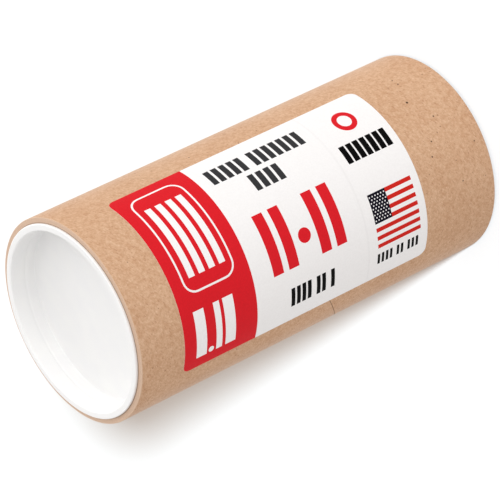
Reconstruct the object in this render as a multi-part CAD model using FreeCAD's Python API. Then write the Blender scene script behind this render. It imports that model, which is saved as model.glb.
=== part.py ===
import FreeCAD, Part
import math
import os
from FreeCAD import Base, Vector

# Cardboard mailing tube, standing on end: a spiral-wound kraft tube with a plastic plug cap in each end
# and one paper label. Millimetres, +Z along the tube, origin at the middle of the bottom cap's face.

# Tube
tube_bore = 76.2            # 3 in inside
tube_wall = 4.06            # 0.16 in of glued plies
tube_length = 180.0
tube_edge_radius = 0.3      # the saw-cut rims, slightly rubbed
seam_width = 0.4            # where the edges of the outer ply meet
seam_depth = 0.2
seam_pitch = 150.0          # climb of the outer ply in one turn
seam_angle = 170.0          # where the seam meets the top rim, counter-clockwise from the label's middle

# Plug cap, the same moulding at both ends
flange_reach = 1.73         # how far the flange covers the cut end of the wall
flange_thickness = 1.1
flange_edge_radius = 0.45
plug_clearance = 0.08       # radial, between the plug and the bore
plug_wall = 1.0
plug_draft = 0.2            # radius lost from the flange down to the floor
plug_lead_radius = 0.9      # rounded leading edge outside
recess_depth = 10.4         # from the cut end of the tube down to the cap's floor
floor_thickness = 1.2
floor_corner_radius = 0.6   # inside the cup
bead_depth = 5.8            # a shallow groove round the cup's wall, below the cut end
bead_width = 1.6
bead_relief = 0.22

# Label
label_length = 123.0        # along the tube
label_wrap = 81.5           # round the tube, along the paper
label_drop = 20.4           # from the tube's top rim to the label's top edge
label_corner = 3.2
label_thickness = 0.12
label_glue = 0.02

# Worked out from the sizes above
FRONT = -90.0               # the label's middle faces -Y, in degrees counter-clockwise from +X
bore_radius = tube_bore / 2
tube_radius = bore_radius + tube_wall
tube_bottom = flange_thickness
tube_top = tube_bottom + tube_length


def about_z(shape, degrees):
    shape.rotate(Vector(0, 0, 0), Vector(0, 0, 1), degrees)


def seam_groove():
    """Cutter for the shallow helical gap between the edges of the outer ply, past both rims."""
    overrun = 4 * seam_width
    climb = overrun + tube_length + overrun
    helix = Part.makeHelix(seam_pitch, climb, tube_radius)
    start = Vector(tube_radius, 0, 0)
    bottom = start + Vector(-seam_depth, 0, 0)
    low_lip = start + Vector(seam_depth, 0, -seam_width)
    high_lip = start + Vector(seam_depth, 0, seam_width)
    section = Part.makePolygon([bottom, low_lip, high_lip, bottom])
    cutter = Part.Wire(helix.Edges).makePipeShell([section], True, True)
    about_z(cutter, FRONT + seam_angle - 360 * (overrun + tube_length) / seam_pitch)
    cutter.translate(Vector(0, 0, tube_bottom - overrun))
    return cutter


def kraft_tube():
    """The paperboard tube: one wall, open right through, with rubbed rims and the ply's seam."""
    wall = Part.makeCylinder(tube_radius, tube_length, Vector(0, 0, tube_bottom))
    rims = [edge for edge in wall.Edges if isinstance(edge.Curve, Part.Circle)]
    wall = wall.makeFillet(tube_edge_radius, rims)
    bore = Part.makeCylinder(bore_radius, tube_length, Vector(0, 0, tube_bottom))
    return wall.cut(bore).cut(seam_groove())


def cup_radius(height):
    """Inside radius of the cap's cup, which narrows downwards as the plug does."""
    return bore_radius - plug_clearance - plug_wall + plug_draft * height / recess_depth


def at(radius, height):
    return Vector(radius, 0, height)


def cap():
    """Plug cap as seen from above, turned from its half section. Height 0 is the flange's underside."""
    plug_radius = bore_radius - plug_clearance
    floor_under = -recess_depth - floor_thickness
    lead_corner = at(plug_radius - plug_draft, floor_under)
    flange_rim = at(bore_radius + flange_reach, flange_thickness)
    cup_rim = at(cup_radius(flange_thickness), flange_thickness)
    bead_top = at(cup_radius(-bead_depth + bead_width / 2), -bead_depth + bead_width / 2)
    bead_middle = at(cup_radius(-bead_depth) + bead_relief, -bead_depth)
    bead_low = at(cup_radius(-bead_depth - bead_width / 2), -bead_depth - bead_width / 2)
    floor_corner = at(cup_radius(-recess_depth), -recess_depth)
    under = [at(0, floor_under), lead_corner, at(plug_radius, 0), at(flange_rim.x, 0),
             flange_rim, cup_rim, bead_top]
    inside = [bead_low, floor_corner, at(0, -recess_depth), at(0, floor_under)]
    edges = [Part.makeLine(a, b) for a, b in zip(under, under[1:])]
    edges.append(Part.Arc(bead_top, bead_middle, bead_low).toShape())
    edges += [Part.makeLine(a, b) for a, b in zip(inside, inside[1:])]
    solid = Part.Face(Part.Wire(edges)).revolve(Vector(0, 0, 0), Vector(0, 0, 1), 360)
    solid = rounded(solid, lead_corner, plug_lead_radius)
    solid = rounded(solid, flange_rim, flange_edge_radius)
    solid = rounded(solid, cup_rim, flange_edge_radius)
    return rounded(solid, floor_corner, floor_corner_radius)


def rounded(solid, corner, radius):
    """Rounds the circular edge that the section's corner draws."""
    near = [
        edge for edge in solid.Edges
        if isinstance(edge.Curve, Part.Circle)
        and math.isclose(edge.Curve.Radius, corner.x, abs_tol=1e-6)
        and math.isclose(edge.Curve.Center.z, corner.z, abs_tol=1e-6)
    ]
    return solid.makeFillet(radius, near)


def top_cap():
    piece = cap()
    piece.translate(Vector(0, 0, tube_top))
    return piece


def bottom_cap():
    piece = cap()
    piece.rotate(Vector(0, 0, 0), Vector(1, 0, 0), 180)
    piece.translate(Vector(0, 0, tube_bottom))
    return piece


def paper_label():
    """Paper sheet with rounded corners. Its outline is drawn on the glue's cylinder, as angle and height."""
    sheet = Part.Cylinder()
    sheet.Radius = tube_radius + label_glue
    half_turn = label_wrap / sheet.Radius / 2
    turn = label_corner / sheet.Radius
    left = math.radians(FRONT) - half_turn + turn
    right = math.radians(FRONT) + half_turn - turn
    top = tube_top - label_drop - label_corner
    low = tube_top - label_drop - label_length + label_corner

    def corner(angle, height, start):
        """Quarter round about a centre, starting at a right angle counted from straight up."""
        oval = Part.Geom2d.Ellipse2d(Base.Vector2d(angle, height), label_corner, turn)
        oval.XAxis = Base.Vector2d(0, 1)
        return Part.Geom2d.ArcOfEllipse2d(oval, math.radians(start), math.radians(start + 90))

    corners = [
        corner(left, low, 90),
        corner(right, low, 180),
        corner(right, top, 270),
        corner(left, top, 0),
    ]
    edges = []
    for arc, after in zip(corners, corners[1:] + corners[:1]):
        edges.append(arc.toShape(sheet))
        side = Part.Geom2d.Line2dSegment(arc.value(arc.LastParameter), after.value(after.FirstParameter))
        edges.append(side.toShape(sheet))
    return Part.Face(sheet, Part.Wire(edges)).makeOffsetShape(label_thickness, 1e-4, fill=True)


def main():
    os.makedirs("parts", exist_ok=True)
    pieces = {
        "kraft_tube": kraft_tube(),
        "top_cap": top_cap(),
        "bottom_cap": bottom_cap(),
        "paper_label": paper_label(),
    }
    for name, shape in pieces.items():
        solid, = shape.Solids
        print(name, "valid", solid.isValid(), "volume", round(solid.Volume, 1))
        solid.exportStep(f"parts/{name}.step")


main()
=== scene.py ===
# Cardboard mailing tube: a spiral-wound kraft tube with a white plug cap in each end and one printed label.
import math

import bpy
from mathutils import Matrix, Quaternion, Vector
from mathutils.geometry import delaunay_2d_cdt


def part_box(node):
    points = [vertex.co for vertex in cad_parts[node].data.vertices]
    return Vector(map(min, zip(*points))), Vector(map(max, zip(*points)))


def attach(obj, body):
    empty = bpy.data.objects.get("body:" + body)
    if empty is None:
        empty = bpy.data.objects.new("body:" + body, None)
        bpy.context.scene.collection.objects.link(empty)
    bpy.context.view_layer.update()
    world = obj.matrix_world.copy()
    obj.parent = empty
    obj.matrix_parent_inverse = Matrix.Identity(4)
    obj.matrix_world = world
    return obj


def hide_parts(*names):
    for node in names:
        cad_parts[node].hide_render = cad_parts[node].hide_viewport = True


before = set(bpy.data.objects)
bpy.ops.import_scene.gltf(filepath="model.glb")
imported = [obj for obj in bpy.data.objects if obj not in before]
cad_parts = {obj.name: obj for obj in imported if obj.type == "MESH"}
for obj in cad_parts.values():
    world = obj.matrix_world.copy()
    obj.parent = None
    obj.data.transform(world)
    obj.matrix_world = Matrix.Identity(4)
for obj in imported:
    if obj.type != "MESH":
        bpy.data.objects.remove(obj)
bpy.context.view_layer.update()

MM = 0.001
TOUCH = 0.001              # millimetres within which two radii count as the same

# Tube, in millimetres
BORE_RADIUS = 38.1
TUBE_RADIUS = 42.16
RIM_ROUND = 0.3            # the saw-cut rims, slightly rubbed
SEAM_PITCH = 150.0         # climb of the outer ply in one turn
SEAM_ANGLE = 170.0         # where its seam meets the top rim, counter-clockwise from the label's middle
SEAM_HALF_WIDTH = 0.2      # measured along the tube
SEAM_DEPTH = 0.2
SEAM_OPEN_DROP = 100.0     # below the top rim, where the photograph shows the seam: it gapes most there
SEAM_OPEN_SPACING = 104.0  # from there to the next such place
SEAM_OPEN_MEAN = 0.72      # share of its full depth
SEAM_OPEN_SWING = 0.28
LINER_DEPTH = 0.08         # the innermost ply's seam, seen in the bore
PLY_THICKNESS = 0.45
COLUMNS = 216
LINER_SEAM_COLUMN = COLUMNS // 3
ROW_HEIGHT = 1.5

# Plug caps, in millimetres, with height 0 at the flange's underside
FLANGE_OVERLAP = 1.73      # how far it covers the tube's end
FLANGE_RADIUS = BORE_RADIUS + FLANGE_OVERLAP
FLANGE_THICKNESS = 1.1
FLANGE_ROUND = 0.45
FLANGE_UNDER_ROUND = 0.2
PLUG_CLEARANCE = 0.08
PLUG_RADIUS = BORE_RADIUS - PLUG_CLEARANCE
PLUG_WALL = 1.0
PLUG_DRAFT = 0.2
PLUG_LEAD_ROUND = 0.9
RECESS_DEPTH = 10.4
FLOOR_THICKNESS = 1.2
FLOOR_CORNER_ROUND = 0.6
BEAD_DEPTH = 5.8           # how far down the cup its shallow groove is
BEAD_WIDTH = 1.6
BEAD_RELIEF = 0.22
BEAD_ROUND = BEAD_WIDTH * 0.8
BEAD_EDGE_ROUND = BEAD_WIDTH * 1.7
CAP_SEGMENTS = 192
CAP_SHARP_ANGLE = 40.0     # degrees between two faces, above which they meet in an edge

# Label, in millimetres. It is read with the top cap on the left: x runs down the tube and y round it.
LABEL_LENGTH = 123.0
LABEL_WRAP = 81.5
LABEL_DROP = 20.4          # from the tube's top rim to the label's top edge
LABEL_CORNER = 3.2
GLUE_GAP = 0.02
LABEL_RADIUS = TUBE_RADIUS + GLUE_GAP
LABEL_THICKNESS = 0.12
LABEL_STRIP = 1.8          # width of the flat strips that make up its curve
CREASE_X = 92.3            # a faint straight crease across the white, shown as a painted grey line of shade
CREASE_HALF_WIDTH = 0.2
CREASE_FADE = 0.7          # from its middle to where it has gone
CREASE_SHADE = 0.05         # share of painted grey shade in it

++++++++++

Set task
Reproduce exactly the lines from the line with "before = set(bpy.data.objects)" to the line with "TOUCH = 0.001", both end lines included.

Reply to the task
before = set(bpy.data.objects)
bpy.ops.import_scene.gltf(filepath="model.glb")
imported = [obj for obj in bpy.data.objects if obj not in before]
cad_parts = {obj.name: obj for obj in imported if obj.type == "MESH"}
for obj in cad_parts.values():
    world = obj.matrix_world.copy()
    obj.parent = None
    obj.data.transform(world)
    obj.matrix_world = Matrix.Identity(4)
for obj in imported:
    if obj.type != "MESH":
        bpy.data.objects.remove(obj)
bpy.context.view_layer.update()

MM = 0.001
TOUCH = 0.001              # millimetres within which two radii count as the same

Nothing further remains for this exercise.